Dans sa quête déterminée à retrouver les deux toiles qui lui ont été volées dans une galerie norvégienne, une jeune peintre tchèque va trouver autre chose : un alter ego, une âme tourmentée qui a choisi la drogue plutôt que l’art. Un homme qui n’est d’autre que son voleur. Sous la caméra discrète du réalisateur de cet incroyable film documentaire, c’est une amitié exceptionnelle qui se crée et culmine dans la naissance d’une nouvelle œuvre d’art.

Considérons que l’œuvre d’art est chose fuyante ; qu’elle est toujours sur le point de disparaitre, en attente de retourner au néant dont elle provient.

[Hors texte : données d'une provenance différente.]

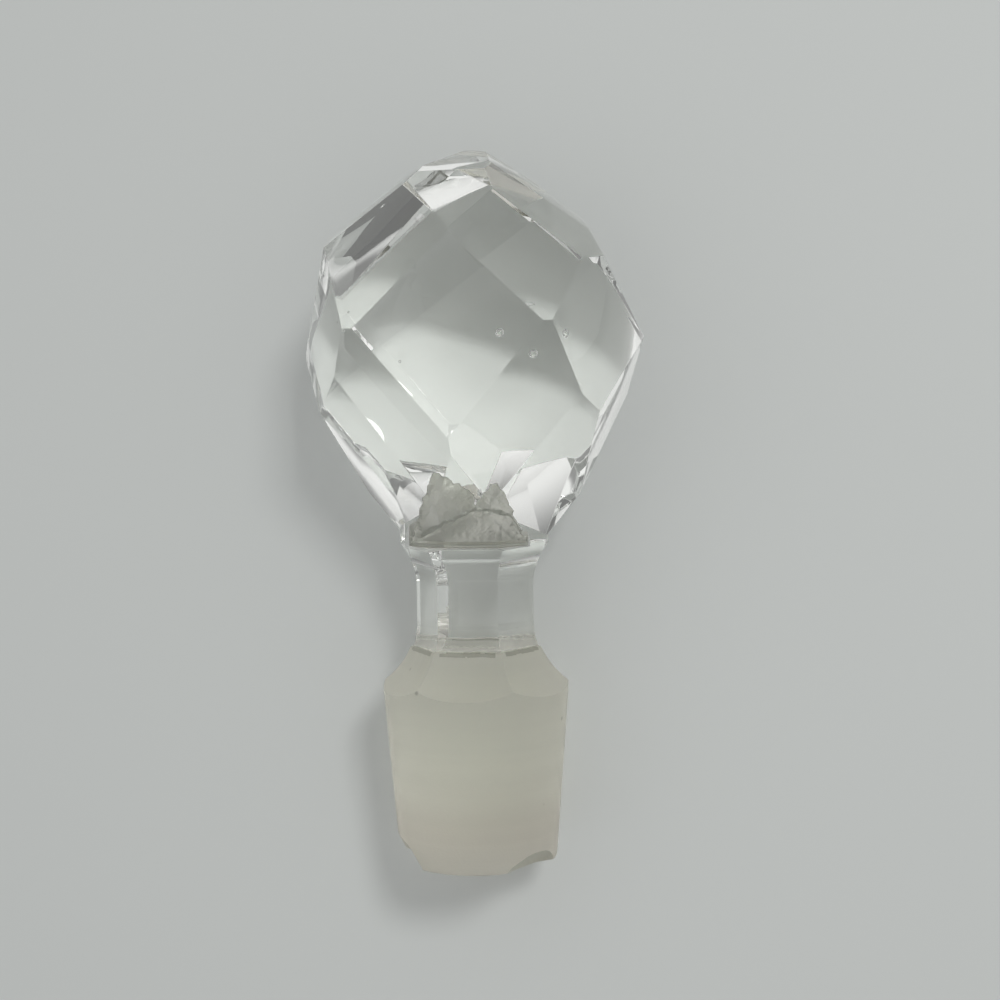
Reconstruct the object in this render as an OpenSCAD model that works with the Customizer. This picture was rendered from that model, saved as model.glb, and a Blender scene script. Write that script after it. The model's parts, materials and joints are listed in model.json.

The Painter and the Thief, documentaire du réalisateur norvégien Benjamin Ree, primé à Sundance, nommé aux Oscars 2021, raconte la relation, aussi unique qu’inattendue, entre une artiste et son voleur, après le larcin par ce dernier de deux de ses tableaux. Récit d’évènements réels aux rebondissements qu’on croirait inventés, ce fascinant documentaire peut aussi être vu comme l’incarnation d’une métaphore sur la création, où la disparition de l’œuvre – appelons-la l’image manquante – figure et fonde la condition de l’œuvre.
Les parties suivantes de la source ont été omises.